— Start —

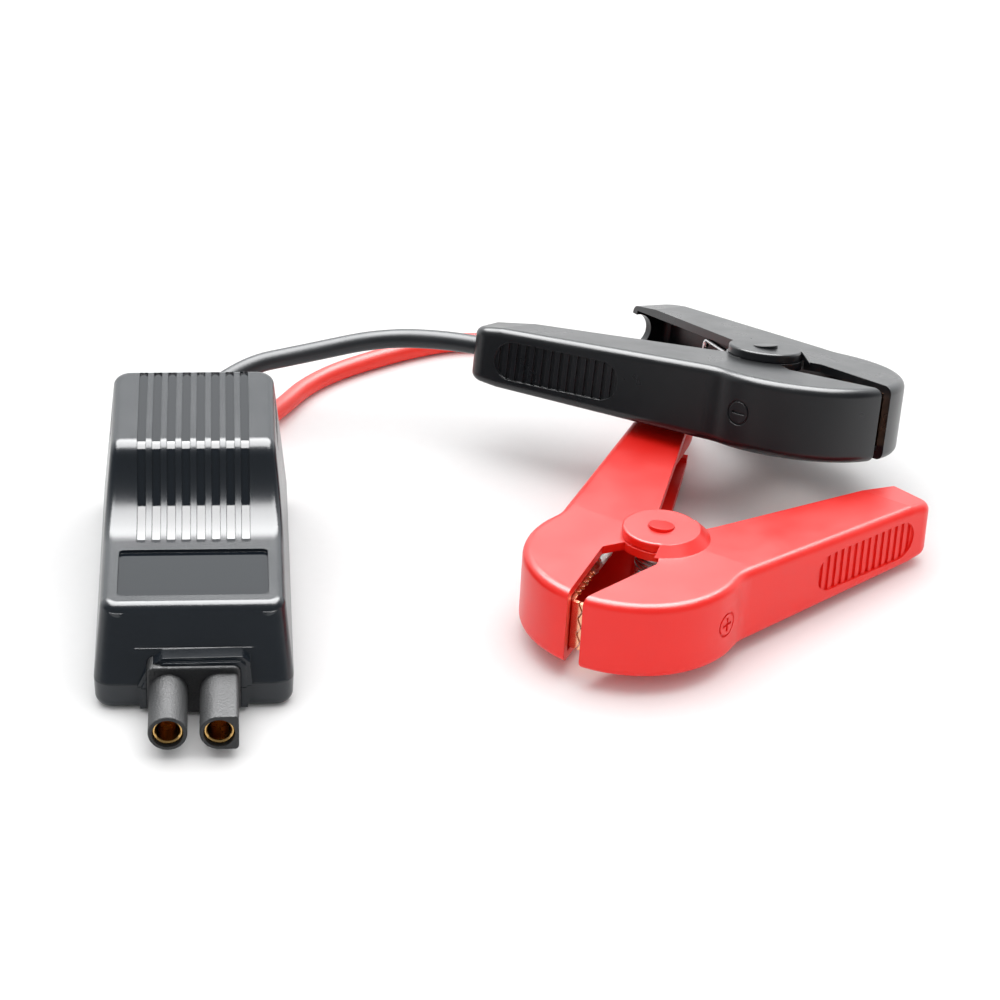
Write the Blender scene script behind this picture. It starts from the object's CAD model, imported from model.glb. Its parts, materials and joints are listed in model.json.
import bpy
import json
import math
from mathutils import Matrix, Vector


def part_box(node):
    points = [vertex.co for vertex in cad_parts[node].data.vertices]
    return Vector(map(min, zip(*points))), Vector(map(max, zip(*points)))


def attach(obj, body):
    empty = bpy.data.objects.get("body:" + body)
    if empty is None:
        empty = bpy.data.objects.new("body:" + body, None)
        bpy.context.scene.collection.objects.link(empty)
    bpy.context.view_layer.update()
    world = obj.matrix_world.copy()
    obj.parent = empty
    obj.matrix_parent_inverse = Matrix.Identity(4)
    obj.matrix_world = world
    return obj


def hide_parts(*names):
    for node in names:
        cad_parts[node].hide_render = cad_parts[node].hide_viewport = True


# Looks of a jumper-clamp set: control box with a two-barrel plug, two cords, two spring clamps.
# Metres, in the CAD model's frame.

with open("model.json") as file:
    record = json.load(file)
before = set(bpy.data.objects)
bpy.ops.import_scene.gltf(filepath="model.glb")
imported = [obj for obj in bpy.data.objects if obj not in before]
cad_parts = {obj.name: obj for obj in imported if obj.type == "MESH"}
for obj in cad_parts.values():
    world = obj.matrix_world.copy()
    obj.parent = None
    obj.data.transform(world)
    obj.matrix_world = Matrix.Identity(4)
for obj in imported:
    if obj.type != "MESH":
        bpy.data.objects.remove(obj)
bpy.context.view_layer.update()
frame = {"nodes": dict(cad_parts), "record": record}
nodes = frame["nodes"]
scene = bpy.context.scene

# Where the box's front bottom edge stands, and the features of its cover from there
BOX_ORIGIN = Vector((-0.07433, -0.07411, 0))
CHANNEL_PITCH = 0.0033
CHANNEL_HALF_WIDTH = 0.00095
CHANNEL_FIELD_HALF_WIDTH = 0.0132
CHANNEL_START_Y = 0.0322
LABEL_SPAN = (0.0102, 0.0292)
LABEL_HALF_WIDTH = 0.01625
LABEL_BELOW_Z = 0.0222
POLISHED_ROUGHNESS = 0.05

CORD_DIAMETER = 0.0047


# ---------------------------------------------------------------- camera


def place_camera():
    """Looks down on the set from in front, turned a little to the right and tilted slightly."""
    azimuth = math.radians(5.34)
    elevation = math.radians(30.05)
    roll = math.radians(-2.09)
    ahead = Vector((math.sin(azimuth) * math.cos(elevation),
                    math.cos(azimuth) * math.cos(elevation),
                    -math.sin(elevation)))
    level = Vector((math.cos(azimuth), -math.sin(azimuth), 0))
    upward = level.cross(ahead)
    right = math.cos(roll) * level - math.sin(roll) * upward
    up = math.sin(roll) * level + math.cos(roll) * upward
    data = bpy.data.cameras.new("camera")
    data.sensor_width = 36
    data.lens = 118.22
    data.clip_start = 0.01
    camera = bpy.data.objects.new("camera", data)
    scene.collection.objects.link(camera)
    turned = Matrix((right, up, -ahead)).transposed().to_4x4()
    standpoint = Matrix.Translation((-0.06523, -0.66571, 0.3951))
    camera.matrix_world = standpoint @ turned
    scene.camera = camera


# ---------------------------------------------------------------- cords

NEGATIVE_ROUTE = [
    (-0.08333, 0.01189, 0.0065), (-0.08333, 0.03639, 0.0065), (-0.06433, 0.04989, 0.0178),
    (-0.04733, 0.05539, 0.0186), (-0.02833, 0.05689, 0.0222), (-0.01061, 0.05334, 0.02303),
    (0.00734, 0.04296, 0.02398), (0.02424, 0.03158, 0.02532), (0.03757, 0.02365, 0.02609),
    (0.04949, 0.01576, 0.02699),
]
POSITIVE_ROUTE = [
    (-0.06533, 0.01189, 0.0065), (-0.06533, 0.03389, 0.0065), (-0.05483, 0.05439, 0.0025),
    (-0.04483, 0.07239, 0.0024), (-0.02433, 0.08609, 0.0024), (-0.00633, 0.09339, 0.0024),
    (0.00967, 0.08989, 0.0024), (0.02267, 0.07839, 0.0024), (0.03667, 0.06239, 0.0024),
    (0.04705, 0.03721, 0.00759), (0.03924, 0.018, 0.00871), (0.03024, -0.0003, 0.00981),
    (0.02422, -0.01458, 0.01064), (0.01802, -0.02747, 0.01141),
]


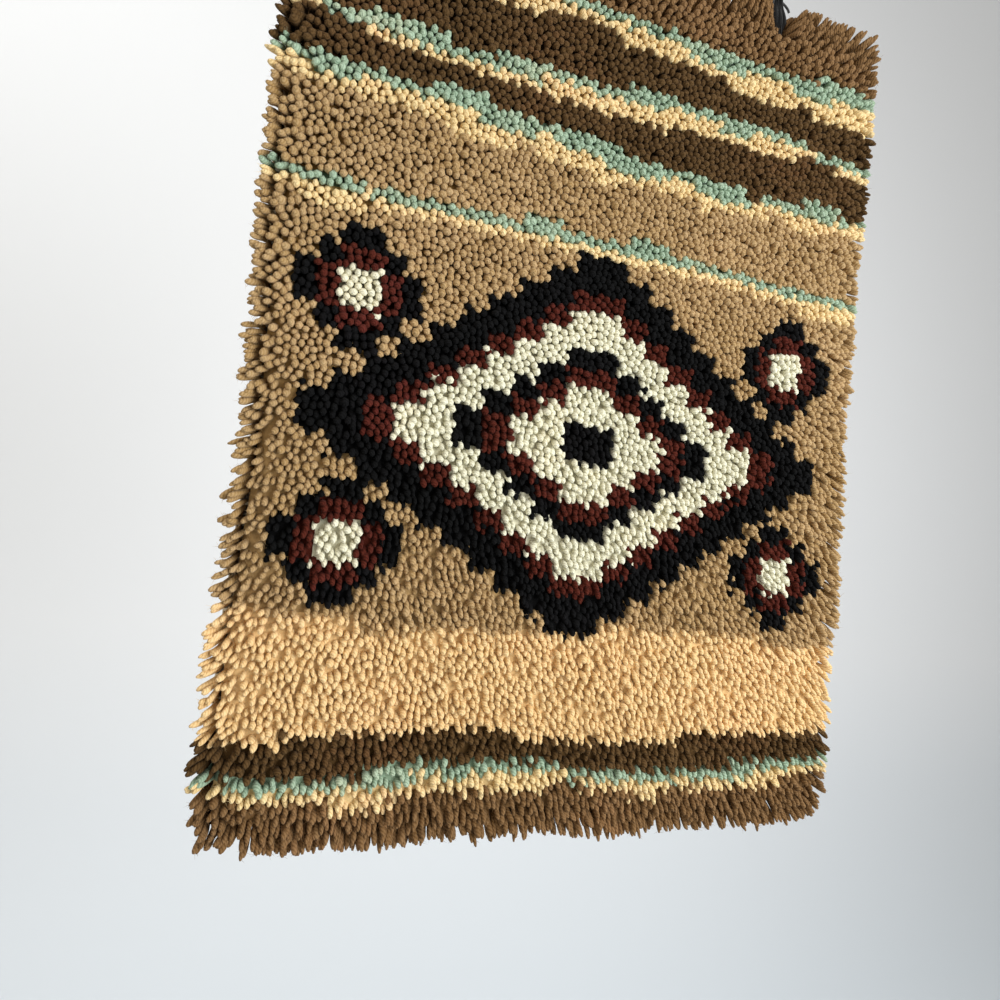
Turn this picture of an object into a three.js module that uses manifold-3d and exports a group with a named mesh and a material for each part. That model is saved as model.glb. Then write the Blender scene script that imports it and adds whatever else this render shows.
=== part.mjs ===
// Latch hook rug, hung by two spring clips. Millimetres, +X to the right, +Z up, pile facing -Y.
// The origin lies midway between the two hanging eyes, at the top of the inside of their wire.
import * as THREE from "three";
import { mergeVertices } from "three/addons/utils/BufferGeometryUtils.js";
import Module from "manifold-3d";

const wasm = await Module();
wasm.setup();

// Driving dimensions
const gap = 0.3;
const canvas = { width: 508, height: 700, thickness: 1.6, cornerRadius: 16, columns: 12, rows: 16 };
const place = { eyeToCanvas: 50.4, canvasFront: 3.3, clipOffset: 162 };
const pile = { height: 25, lump: 2.3, splay: 5, rimDrop: 3.5, inset: 9, columns: 34, rows: 47 };
const rim = { alongWidth: 56, alongHeight: 78, perCorner: 4 };
const lump = { rough: 0.55, swell: 0.45, across: 23, down: 27, twist: 31, atRim: 0.7 };
const lock = { reach: 6.5, hangExtra: 4.5, reachSpread: 3, sideSpread: 1.2, forward: 15, forwardSpread: 2 };
const lockEnd = { widthShare: 0.56, depth: 5 };
const wave = { depth: 3, flatTop: 40, fullBelow: 170 };
const barrel = { radius: 2.6, length: 9, up: 20, sides: 16 };
const wire = { radius: 1.1, sides: 8, steps: 54 };
const eye = { radius: 7.5, up: 44, turn: 325, points: 14, blend: 3, stepBack: 1.2 };
const groove = {
  side: 0.5, flare: 9, front: 34, topCut: 4, lead: 8, tipClear: 0.6, shelf: 0.1, behind: 0.5, top: 30,
};
const weldWithin = 1e-4;

// The slow waves of the hanging canvas: each one's share of the depth, and its lengths across and down
const waves = [
  { share: 0.6, across: 380, down: 430 },
  { share: 0.4, across: -760, down: 301 },
];

// How far each side edge strays from straight, by the distance down from the canvas's top
const sideEdges = [
  { down: -30, left: 0, right: 4 },
  { down: 90, left: -0.5, right: 5 },
  { down: 175, left: -1.2, right: 5 },
  { down: 215, left: -1.6, right: 1 },
  { down: 260, left: -1.1, right: 1 },
  { down: 340, left: 2.1, right: -2.6 },
  { down: 435, left: 4.2, right: 0 },
  { down: 520, left: 0.5, right: 3.2 },
  { down: 575, left: -1.6, right: -2.4 },
  { down: 635, left: -1.1, right: 1.4 },
  { down: 730, left: 0.5, right: -1.5 },
];

// How far the bottom edge strays upwards, by the distance across from the middle
const bottomEdge = [
  { across: -280, up: 1 },
  { across: -225, up: -4 },
  { across: -150, up: -2.5 },
  { across: -100, up: 1.5 },
  { across: 50, up: 1 },
  { across: 200, up: 0 },
  { across: 280, up: 3 },
];

// A clip's front jaw from tip to thumb end: height over the canvas's top edge, half width,
// and how far its inner face lies in front of the canvas
const frontJaw = [
  { up: -14.5, half: 2.2, out: 10.6 },
  { up: -9, half: 4.3, out: 9.6 },
  { up: -4, half: 6.7, out: 9.4 },
  { up: 0, half: 8.1, out: 9.4 },
  { up: 6, half: 7.5, out: 9 },
  { up: 12, half: 6.2, out: 7.6 },
  { up: 16.5, half: 5.3, out: 6.2 },
  { up: 23.5, half: 4.6, out: 6.2 },
  { up: 29, half: 4.3, out: 7.8 },
  { up: 34, half: 3.4, out: 10 },
];

// The back jaw, its inner face measured the same way, so a negative out lies behind the canvas's front
const backJaw = [
  { up: -13.5, half: 3, out: -1.9 },
  { up: -6, half: 5.6, out: -1.9 },
  { up: 0, half: 7.2, out: -1.9 },
  { up: 12, half: 6, out: -1.9 },
  { up: 16.5, half: 5.3, out: 0.4 },
  { up: 23.5, half: 4.6, out: 0.4 },
  { up: 29, half: 4.3, out: -1 },
  { up: 34, half: 3.4, out: -2.4 },
];

// A jaw's section: a share of the half width across, and millimetres of metal off the inner face
const jawSection = [
  { across: -1, thick: 0 },
  { across: 1, thick: 0 },
  { across: 1, thick: 1.3 },
  { across: 0.6, thick: 2.2 },
  { across: 0.3, thick: 1.5 },
  { across: 0, thick: 2.2 },
  { across: -0.3, thick: 1.5 },
  { across: -0.6, thick: 2.2 },
  { across: -1, thick: 1.3 },
];

// The wire's free end, bowed out to the right of the clip, and its way up between the thumb ends
const wireStart = [
  { across: 14.8, up: 16.8, back: -0.6 },
  { across: 13.4, up: 19.6, back: -0.4 },
  { across: 10.4, up: 22.2, back: -0.2 },
  { across: 6.4, up: 24.1, back: 0 },
  { across: 2.6, up: 24.7, back: 0 },
  { across: 0.3, up: 27, back: 0 },
  { across: 0, up: 31, back: 0 },
];

const canvasTop = -place.eyeToCanvas;

// A repeatable spread from -1 to 1 for the nth lock or lump
function spread(n) {
  const s = Math.sin(n * 12.9898 + 4.1) * 43758.5453;
  return 2 * (s - Math.floor(s)) - 1;
}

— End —

Retype, exactly and in full, the lines above from the one containing "in imported if" through the one containing "bpy.data.objects.remove(obj)".

* **Complete answer**:
cad_parts = {obj.name: obj for obj in imported if obj.type == "MESH"}
for obj in cad_parts.values():
    world = obj.matrix_world.copy()
    obj.parent = None
    obj.data.transform(world)
    obj.matrix_world = Matrix.Identity(4)
for obj in imported:
    if obj.type != "MESH":
        bpy.data.objects.remove(obj)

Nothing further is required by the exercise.